Task instructions: Starting at the line that contains "bpy.data.objects.remove(obj)", copy every line down to the line that contains "z_dir: Vector", inclusive, exactly as it stands. Omit all other lines.

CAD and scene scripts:
BEGIN

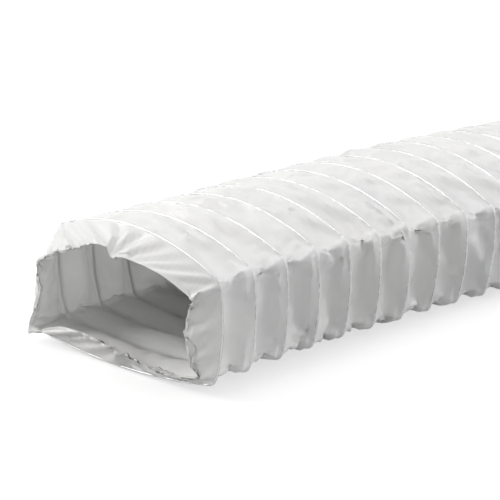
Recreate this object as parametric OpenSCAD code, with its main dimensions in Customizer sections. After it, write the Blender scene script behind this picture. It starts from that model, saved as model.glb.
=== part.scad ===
// Rectangular flexible ventilation duct: one film sleeve held open by one helical spring wire.
// The duct lies on a floor and bends gently sideways. Units are millimetres.
// Origin: centre of the front mouth. +Y runs into the duct, +X is the viewer's right, +Z is up.

/* [Duct] */
// Width between the corners of the wire loops
duct_w = 216; // [150:1:260]
// Height between the corners of the wire loops
duct_h = 88; // [60:1:120]
// Radius of each wire corner
corner_r = 9; // [6:1:14]
// Radius of the sideways bend, along the middle of the duct
bend_r = 4000; // [2000:100:8000]

/* [Wire] */
// Number of turns that the wire makes
turns = 25; // [4:1:25]
// Distance from one turn to the next
pitch = 39.5; // [34:0.5:44]
// Diameter of the spring wire
wire_d = 1.8; // [1.2:0.1:2.4]

/* [Crown] */
// Height of the arch of the top run over its corners
crown_top = 23; // [10:1:30]
// Sag of the bottom run below its corners
crown_bottom = 11; // [4:1:14]
// Bulge of each side run past its corners
crown_side = 6; // [2:1:9]

/* [Film] */
// Thickness of the film wall, two welded layers
film_t = 0.5; // [0.4:0.1:1]
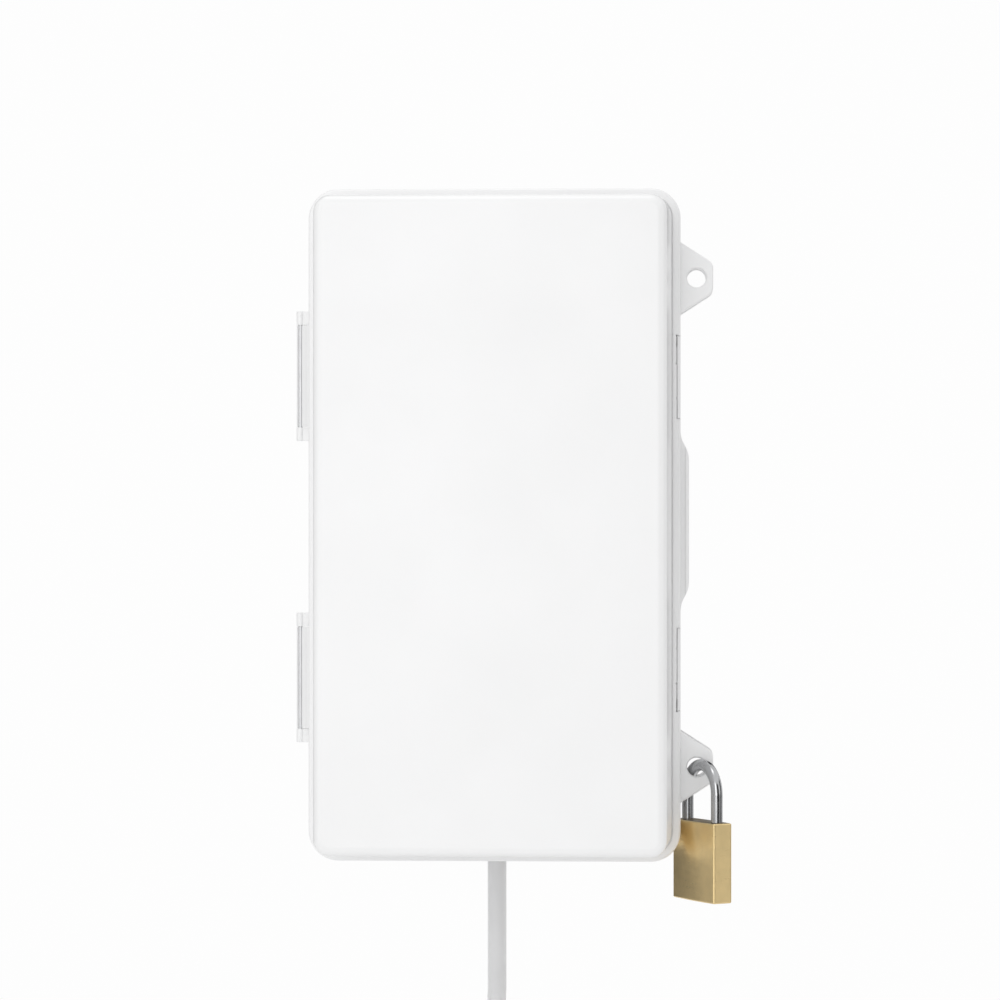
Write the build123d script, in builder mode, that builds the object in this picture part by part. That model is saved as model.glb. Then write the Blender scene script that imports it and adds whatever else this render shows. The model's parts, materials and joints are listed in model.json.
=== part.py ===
from build123d import *
import os
from math import cos, pi, radians, sin, sqrt, tan

# A weatherproof box for a power strip, fixed to a wall.
# Millimetres. X runs to the right, Z runs up and the wall is the plane Y = 0.
# A depth is a distance in front of the wall, so depth 10 is the plane Y = -10.

# Box
box_width = 186.0
box_height = 336.0
box_depth = 112.0
box_corner = 15.0

# Small distances: play in a turning fit, play in a fixed fit, the gap between faces that touch,
# how far a cut runs past a face, and how far an arm or ear is rooted in the wall that carries it
running_play = 0.06
fixed_play = 0.02
contact_gap = 0.05
past_face = 1.0
root_in_wall = 1.5
root_in_skirt = 1.0

# Base
base_depth = 56.0
base_inset = 5.0
base_draft = 2.0
base_wall = 3.0
base_floor = 3.0
base_back_round = 4.0
base_flange_inset = 1.8
base_flange_depth = 52.5

# Lid
lid_inset = 4.3
lid_draft = 2.8
lid_wall = 2.8
lid_front_round = 4.5
flange_round = 1.2
skirt_thickness = 1.4
skirt_depth = 52.0
flange_depth = 60.0
foot_groove_width = 0.6
foot_groove_depth = 0.5
foot_groove_land = 0.05
parting_gap = 0.3

# Seal in the lid's groove
groove_width = 2.2
groove_inset = 3.8
groove_depth = 2.0
seal_play = 0.1

# Hinges on the left
hinge_x = -98.0
hinge_depth = 50.0
hinge_middle = -1.0
hinge_spacing = 151.5
hinge_pin_radius = 1.0
hinge_pin_recess = 0.5
hinge_pin_edge = 0.3
knuckle_radius = 1.9
knuckle_length = 6.75
knuckle_arm_front = 51.3
leaf_length = 50.7
leaf_play = 0.4
hook_radius = 1.8
hook_mouth_angle = 50.0
web_root = 0.8
web_back = (1.0, 1.45)
web_front = (1.3, 1.2)
web_back_step = 0.6
web_front_step = 2.6

# Ears for padlocks on the right
ear_middle = 1.25
ear_spacing = 244.5
ear_tip_x = 109.3
ear_hole_x = 101.0
ear_hole_radius = 4.7
ear_root_half = 18.0
ear_tip_half = 7.5
ear_corner = 5.0
ear_thickness = 2.5
ear_gap = 10.0
ear_edge = 0.6

# Thumb lip between the ears
lip_x = 97.2
lip_root_half = 45.5
lip_tip_half = 30.0
lip_middle = 2.0
lip_thickness = 2.4
lip_bead = 1.6
lip_bead_height = 0.8

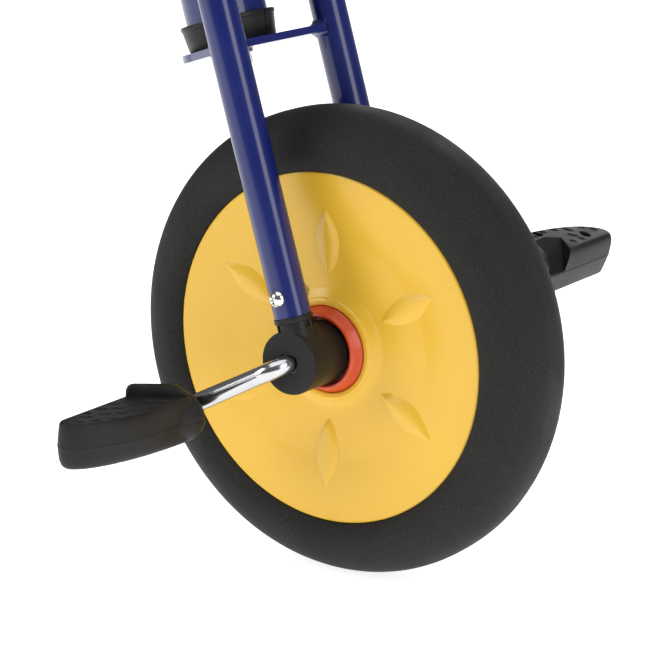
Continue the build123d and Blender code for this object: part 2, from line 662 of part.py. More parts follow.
def make_pedal(hand, side, tilt, flipped):
    """A moulded pedal: a tread shell and a base shell, screwed together round two bushes, with a guard at the mouth."""
    parting = pedal_plane(side, tilt, flipped)
    mirrored = parting.y_dir.Y * side < 0
    spindle = Plane(origin=parting.origin, x_dir=parting.x_dir, z_dir=(0, side, 0))
    nose_x = PEDAL_REAR - PEDAL_NOSE_R
    inner_wall = PEDAL_REAR - NOTCH_DEPTH - PEDAL_WALL
    notch = [
        (PEDAL_REAR - NOTCH_DEPTH, -1),
        (PEDAL_REAR - NOTCH_DEPTH, NOTCH_END - NOTCH_DEPTH),
        (PEDAL_REAR + 5, NOTCH_END + 5),
        (PEDAL_REAR + 5, -1),
    ]
    notch_wall = [
        (inner_wall, PEDAL_WALL / 2),
        (inner_wall, NOTCH_END - NOTCH_DEPTH + PEDAL_WALL * 0.6),
        (PEDAL_REAR - PEDAL_WALL - 0.8, NOTCH_END + PEDAL_WALL * 0.2),
        (PEDAL_REAR - PEDAL_WALL - 0.8, PEDAL_WALL / 2),
    ]
    ridge_run = Vector(RIDGE_FRONT[0] - RIDGE_REAR[0], RIDGE_FRONT[1] - RIDGE_REAR[1], 0)
    ridge_length = ridge_run.length
    ridge = [
        (0, PEDAL_TOP - PEDAL_WALL / 2),
        (0, PEDAL_TOP),
        (RIDGE_SLOPE, PEDAL_TOP + RIDGE_H),
        (ridge_length - RIDGE_SLOPE, PEDAL_TOP + RIDGE_H),
        (ridge_length, PEDAL_TOP),
        (ridge_length, PEDAL_TOP - PEDAL_WALL / 2),
    ]
    outward = Vector(0, side, 0)
    along = (parting.x_dir * ridge_run.X + outward * ridge_run.Y) / ridge_length
    behind = (outward * ridge_run.X - parting.x_dir * ridge_run.Y) / ridge_length
    ridge_foot = parting.origin + parting.x_dir * RIDGE_REAR[0] + outward * RIDGE_REAR[1]
    edgewise = Plane(origin=ridge_foot, x_dir=along, z_dir=behind)
    rise = 1 if edgewise.y_dir.dot(parting.z_dir) > 0 else -1
    guard_rise = 1 if spindle.y_dir.dot(parting.z_dir) > 0 else -1
    guard_middle = (GUARD_REAR - GUARD_FRONT) / 2
    flip = -1 if mirrored else 1
    shells = {"tread": (1, PEDAL_TOP, TREAD_BEVEL), "base": (-1, PEDAL_BASE, BASE_BEVEL)}
    for part_name, (up, height, bevel) in shells.items():
        with BuildPart() as shell:
            for inset, depth, mode in ((0, height, Mode.ADD), (PEDAL_WALL, height - PEDAL_WALL, Mode.SUBTRACT)):
                nose_r = PEDAL_NOSE_R - inset
                with BuildSketch(parting):
                    with BuildLine():
                        Line((PEDAL_REAR - inset, inset), (inset - PEDAL_FRONT, inset))
                        EllipticalCenterArc(
                            (nose_x, inset),
                            nose_x + PEDAL_FRONT - inset,
                            PEDAL_LENGTH - 2 * inset,
                            start_angle=90,
                            arc_size=90,
                        )
                        CenterArc((nose_x, PEDAL_LENGTH - inset - nose_r), nose_r, start_angle=0, arc_size=90)
                        Line((PEDAL_REAR - inset, PEDAL_LENGTH - inset - nose_r), (PEDAL_REAR - inset, inset))
                    make_face()
                    fillet(vertices().group_by(Axis.Y)[0], PEDAL_CORNER - inset)
                    if mirrored:
                        mirror(about=Plane.XZ, mode=Mode.REPLACE)
                extrude(amount=up * depth, mode=mode)
                if mode == Mode.ADD:
                    outer_face = shell.faces().sort_by(Axis(parting.origin, up * parting.z_dir))[-1]
                    chamfer(outer_face.edges(), bevel)
            for station in BUSH_STATIONS:
                with BuildSketch(parting):
                    with Locations((1, flip * (station + PEDAL_BUSH_L / 2))):
                        Rectangle(2 * PEDAL_BUSH_R + 4, PEDAL_BUSH_L - 1)
                extrude(amount=up * (height - PEDAL_WALL / 2))
            with BuildSketch(parting):
                for x, v in PEDAL_SCREW_PLACES:
                    with Locations((x, flip * v)):
                        Circle(POST_R)
            extrude(amount=up * (height - PEDAL_WALL / 2))
            if part_name == "tread":
                with BuildSketch(edgewise):
                    with BuildLine():
                        Polyline(*[(v, rise * h) for v, h in ridge], close=True)
                    make_face()
                extrude(amount=RIDGE_T)
            else:
                for points, mode, depth in (
                    (notch_wall, Mode.ADD, height - PEDAL_WALL / 2),
                    (notch, Mode.SUBTRACT, height + 1),
                ):
                    with BuildSketch(parting):
                        with BuildLine():
                            Polyline(*[(x, flip * v) for x, v in points], close=True)
                        make_face()
                    extrude(amount=up * depth, mode=mode)
            with BuildSketch(spindle.offset(-GUARD_REACH)):
                with Locations((guard_middle, 0)):
                    Ellipse((GUARD_FRONT + GUARD_REAR) / 2, GUARD_R)
                with Locations((guard_middle, -up * guard_rise * GUARD_R)):
                    Rectangle(2 * GUARD_FRONT, 2 * GUARD_R, mode=Mode.SUBTRACT)
            extrude(amount=GUARD_T)
            for start, radius, length in (
                (-GUARD_REACH - 1, GUARD_MOUTH_R, GUARD_REACH),
                (-1, ROD_MOUTH_R, BUSH_STATIONS[0] + 2),
                (BUSH_STATIONS[0], PEDAL_BUSH_R + FIT, PEDAL_BUSH_L),
                (BUSH_STATIONS[0], ROD_MOUTH_R, SPINDLE_END),
                (BUSH_STATIONS[1], PEDAL_BUSH_R + FIT, PEDAL_BUSH_L),
            ):
                with BuildSketch(spindle.offset(start)):
                    Circle(radius)
                extrude(amount=length, mode=Mode.SUBTRACT)
            with BuildSketch(parting):
                for x, v in PEDAL_SCREW_PLACES:
                    with Locations((x, flip * v)):
                        Circle(PEDAL_SCREW_R + FIT)
            reach = height + 1 if up < 0 else PEDAL_SCREW_L + PEDAL_SCREW_SINK - PEDAL_BASE + 1
            extrude(amount=up * reach, mode=Mode.SUBTRACT)
            if up < 0:
                with BuildSketch(parting.offset(-PEDAL_BASE - 1)):
                    for x, v in PEDAL_SCREW_PLACES:
                        with Locations((x, flip * v)):
                            Circle(PEDAL_SCREW_HEAD_R + FIT)
                extrude(amount=PEDAL_SCREW_SINK + PEDAL_SCREW_HEAD_H + 1, mode=Mode.SUBTRACT)
        save(shell, f"{hand}_pedal_{part_name}")
    with BuildPart() as bushes:
        for station in BUSH_STATIONS:
            with BuildSketch(spindle.offset(station + FIT)):
                Circle(PEDAL_BUSH_R)
                Circle(ROD_R + RUNNING, mode=Mode.SUBTRACT)
            extrude(amount=PEDAL_BUSH_L - 2 * FIT)
    save(bushes, f"{hand}_pedal_bushes")
    with BuildPart() as screws:
        for x, v in PEDAL_SCREW_PLACES:
            with BuildSketch(parting.offset(PEDAL_SCREW_SINK - PEDAL_BASE)):
                with Locations((x, flip * v)):
                    Circle(PEDAL_SCREW_HEAD_R)
            extrude(amount=PEDAL_SCREW_HEAD_H - FIT)
            with BuildSketch(parting.offset(PEDAL_SCREW_SINK - PEDAL_BASE)):
                with Locations((x, flip * v)):
                    Circle(PEDAL_SCREW_R)
            extrude(amount=PEDAL_SCREW_L)
    save(screws, f"{hand}_pedal_screws")
    with BuildPart() as cap:
        with BuildSketch(spindle.offset(SPINDLE_END - CAP_T - 0.5)):
            Circle(CAP_R)
            Circle(ROD_R + FIT, mode=Mode.SUBTRACT)
        extrude(amount=CAP_T)
    save(cap, f"{hand}_spindle_cap")


os.makedirs("parts", exist_ok=True)
make_tyre()
make_hub_sleeve()
make_drive_pin()
make_crank()
make_spacers()
make_clamp_screws()
make_plate("lower_crown_plate", PLATE_BOTTOM)
make_plate("upper_crown_plate", UPPER_PLATE_BOTTOM)
make_welds()
make_housing_screws()
make_cup("lower_head_cup", PLATE_TOP, 1)
make_cup("upper_head_cup", UPPER_PLATE_BOTTOM, -1)
make_steering_bush("lower_steering_bush", PLATE_TOP, 1)
make_steering_bush("upper_steering_bush", UPPER_PLATE_BOTTOM, -1)
make_head_tube()
make_frame_socket()
make_steering_bolt()
for hand, side in SIDES.items():
    make_disc(f"{hand}_wheel_disc", side)
    make_collar(f"{hand}_hub_collar", side)
    make_housing(hand, side)
    make_fork_tube(hand, side)
make_pedal("right", RIGHT, RIGHT_PEDAL_TILT, False)
make_pedal("left", LEFT, LEFT_PEDAL_TILT, True)
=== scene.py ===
"""Looks of the nursery tricycle's front wheel, fork and head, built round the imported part."""

from __future__ import annotations

import json
import logging
import math
from dataclasses import dataclass
from enum import Enum

import bpy
from mathutils import Matrix, Vector


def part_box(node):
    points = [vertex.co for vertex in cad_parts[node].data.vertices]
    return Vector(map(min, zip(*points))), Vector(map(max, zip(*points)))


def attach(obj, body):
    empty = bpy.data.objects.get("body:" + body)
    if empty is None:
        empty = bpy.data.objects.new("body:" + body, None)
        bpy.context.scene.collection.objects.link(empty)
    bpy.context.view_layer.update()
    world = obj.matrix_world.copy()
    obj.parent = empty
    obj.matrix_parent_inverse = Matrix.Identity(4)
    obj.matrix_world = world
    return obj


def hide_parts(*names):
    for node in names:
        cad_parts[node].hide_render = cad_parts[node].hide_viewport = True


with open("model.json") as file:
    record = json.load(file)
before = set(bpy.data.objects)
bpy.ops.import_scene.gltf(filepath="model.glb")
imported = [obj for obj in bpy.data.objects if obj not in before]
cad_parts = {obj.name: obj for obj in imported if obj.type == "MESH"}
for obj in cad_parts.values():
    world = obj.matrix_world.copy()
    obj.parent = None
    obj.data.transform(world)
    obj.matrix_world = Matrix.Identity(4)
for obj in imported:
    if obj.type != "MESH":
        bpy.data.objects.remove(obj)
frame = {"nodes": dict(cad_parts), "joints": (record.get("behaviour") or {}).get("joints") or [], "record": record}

MM = 0.001
MERGE_GAP = 0.002 * MM
FINE, ROUND = 180, 128
LOG = logging.getLogger("front_wheel")
Piece = bpy.types.Object
Point = tuple[float, float]
Profile = list[Point]
Triple = tuple[float, float, float]
Colour = Triple


class Side(Enum):
    """The rider's two sides, as the sign of Y."""

    RIGHT = -1
    LEFT = 1

    @property
    def word(self) -> str:
        """The side's name as the nodes spell it."""
        return self.name.lower()


@dataclass(frozen=True)
class Place:
    """A local frame in the row frame: an origin and three directions, lengths in metres."""

    origin: Vector
    x_dir: Vector
    y_dir: Vector
    z_dir: Vector

    @property
    def matrix(self) -> Matrix:
        """The frame as a 4x4 matrix."""
        turn = Matrix((self.x_dir, self.y_dir, self.z_dir)).transposed()
        return Matrix.Translation(self.origin) @ turn.to_4x4()

    def shifted(self, x: float = 0.0, y: float = 0.0, z: float = 0.0) -> Place:
        """The same frame moved along its own directions, in metres."""
        origin = self.origin + self.x_dir * x + self.y_dir * y + self.z_dir * z
        return Place(origin, self.x_dir, self.y_dir, self.z_dir)


def joint(name: str) -> dict:
    """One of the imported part's joints.

    Args:
        name: The joint's name.

    Returns:
        The joint as the record has it.
    """
    return next(entry for entry in frame["joints"] if entry["name"] == name)


WHEEL_CENTRE = Vector(joint("wheel_spin")["pos_m"])
STEER_FOOT = Vector(joint("steer")["pos_m"])
STEER_UP = Vector(joint("steer")["axis"]).normalized()
STEER_FORWARD = Vector((0.0, 1.0, 0.0)).cross(STEER_UP)


def outward(side: Side = Side.LEFT, origin: Vector = WHEEL_CENTRE) -> Place:
    """A frame at the wheel's centre or another point, whose z points out to one side."""
    out = float(side.value)
    return Place(origin, Vector((1, 0, 0)), Vector((0, 0, -out)), Vector((0, out, 0)))


def arc(centre: Point, reach: Point, turns: range) -> Profile:
    """Points on an ellipse.

    Args:
        centre: Its centre.
        reach: Its half sizes; a negative one mirrors it.
        turns: The turns of the points, in degrees.

    Returns:
        The points in order.
    """
    angles = [math.radians(turn) for turn in turns]
    return [(centre[0] + reach[0] * math.cos(a), centre[1] + reach[1] * math.sin(a)) for a in angles]


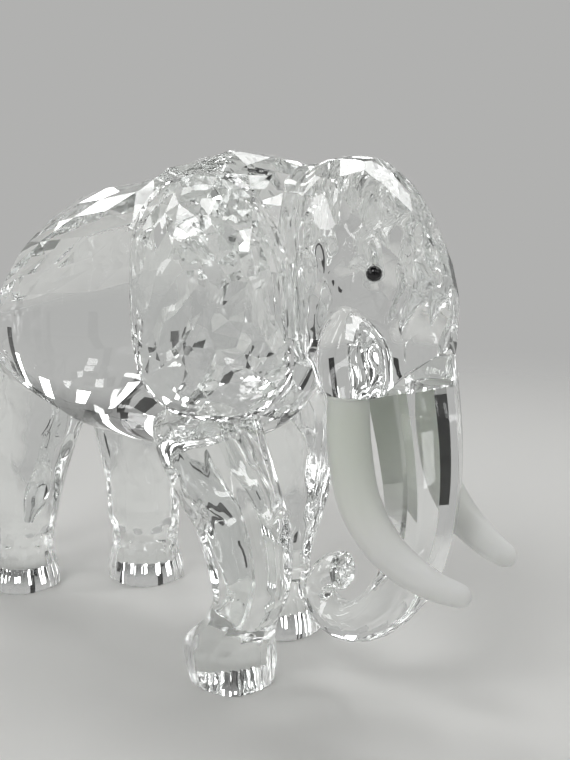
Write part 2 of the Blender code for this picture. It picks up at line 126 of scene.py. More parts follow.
REAR_RIGHT_STATIONS = [
    (0.0, 67.6, 7.6, 8.0), (3.0, 67.6, 7.6, 8.0), (8.0, 67.8, 6.6, 7.0), (15.0, 67.0, 6.7, 7.3),
    (25.0, 65.2, 7.4, 8.6), (35.0, 62.6, 8.2, 10.4), (45.0, 59.4, 8.6, 12.0), (60.0, 57.4, 8.4, 12.6),
]
REAR_LEFT_STATIONS = [
    (0.0, 51.3, 8.0, 8.4), (3.0, 51.3, 8.0, 8.4), (8.0, 51.3, 7.0, 7.6), (15.0, 51.0, 7.4, 8.2),
    (25.0, 50.8, 8.0, 9.0), (35.0, 52.2, 8.4, 10.4), (45.0, 54.2, 8.6, 12.0), (60.0, 55.4, 8.4, 12.6),
]
FRONT_LEG_X = 12.0
REAR_LEG_X = 11.6
LEG_LEAN = 0.03
FOOT_HEIGHT = 7.6
INSTEP_TOP = 14.0
TAIL_PATH = [
    (0.0, 69.0, 67.0, 2.8), (0.0, 77.4, 65.6, 2.6), (-0.8, 81.6, 57.0, 2.2), (-1.8, 83.0, 45.0, 1.9),
    (-2.6, 83.0, 33.0, 2.2), (-3.0, 82.2, 23.0, 3.0), (-3.0, 81.4, 14.0, 1.0),
]


# ---- curves and sections

def spline_point(rows, position):
    """Catmull-Rom point at position 0..1 along rows of equal length."""
    last = len(rows) - 1
    along = min(max(position, 0.0), 1.0) * last
    index = min(int(along), last - 1)
    part = along - index
    before = rows[max(index - 1, 0)]
    start = rows[index]
    end = rows[index + 1]
    after = rows[min(index + 2, last)]
    point = []
    for p0, p1, p2, p3 in zip(before, start, end, after):
        linear = (p2 - p0) * part
        square = (2.0 * p0 - 5.0 * p1 + 4.0 * p2 - p3) * part ** 2
        cube = (3.0 * p1 - p0 - 3.0 * p2 + p3) * part ** 3
        point.append(0.5 * (2.0 * p1 + linear + square + cube))
    return point


def rounded_section(angle, half_a, half_b, exponent):
    """Point on a superellipse: exponent 2 is an ellipse, higher is squarer."""
    c = math.cos(angle)
    s = math.sin(angle)
    a = math.copysign(abs(c) ** (2.0 / exponent), c) * half_a
    b = math.copysign(abs(s) ** (2.0 / exponent), s) * half_b
    return a, b


def flat_sides(angle, sides):
    """How far in a flat-sided polygon lies from its circle, at an angle."""
    step = 2.0 * math.pi / sides
    off = (angle % step) - step / 2.0
    return math.cos(step / 2.0) / math.cos(off)


def ease(low, high, value):
    share = min(max((value - low) / (high - low), 0.0), 1.0)
    return share * share * (3.0 - 2.0 * share)


def on_side(triple, side):
    """A point or direction given for the left side, mirrored for the right side."""
    return Vector((side * triple[0], triple[1], triple[2]))


# ---- cutting

# Facet numbers: 0 is skin that isn't cut, and faces with the same number are one flat. The faces of a flat with this
# number or a higher one are merged.
FIRST_CUT_FACET = 1000
# Edges sharper than this stay sharp.
CREASE = math.radians(32.0)
HEAD_CREASE = math.radians(40.0)
TUSK_CREASE = math.radians(50.0)
LEG_CREASE = math.radians(24.0)
EYE_CREASE = math.radians(60.0)


def free_number(bm):
    """A facet number that no face has yet."""
    facet = bm.faces.layers.int["facet"]
    return max([FIRST_CUT_FACET] + [face[facet] + 1 for face in bm.faces])


def skin_rings(surface, count, sides, turn=0.0):
    """Rings of points of a surface that is a function of place and angle."""
    return [[surface(k / (count - 1), 2.0 * math.pi * (i + turn) / sides) for i in range(sides)] for k in range(count)]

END

Correct output:
        bpy.data.objects.remove(obj)
frame = {"nodes": dict(cad_parts), "joints": (record.get("behaviour") or {}).get("joints") or [], "record": record}

MM = 0.001
MERGE_GAP = 0.002 * MM
FINE, ROUND = 180, 128
LOG = logging.getLogger("front_wheel")
Piece = bpy.types.Object
Point = tuple[float, float]
Profile = list[Point]
Triple = tuple[float, float, float]
Colour = Triple


class Side(Enum):
    """The rider's two sides, as the sign of Y."""

    RIGHT = -1
    LEFT = 1

    @property
    def word(self) -> str:
        """The side's name as the nodes spell it."""
        return self.name.lower()


@dataclass(frozen=True)
class Place:
    """A local frame in the row frame: an origin and three directions, lengths in metres."""

    origin: Vector
    x_dir: Vector
    y_dir: Vector
    z_dir: Vector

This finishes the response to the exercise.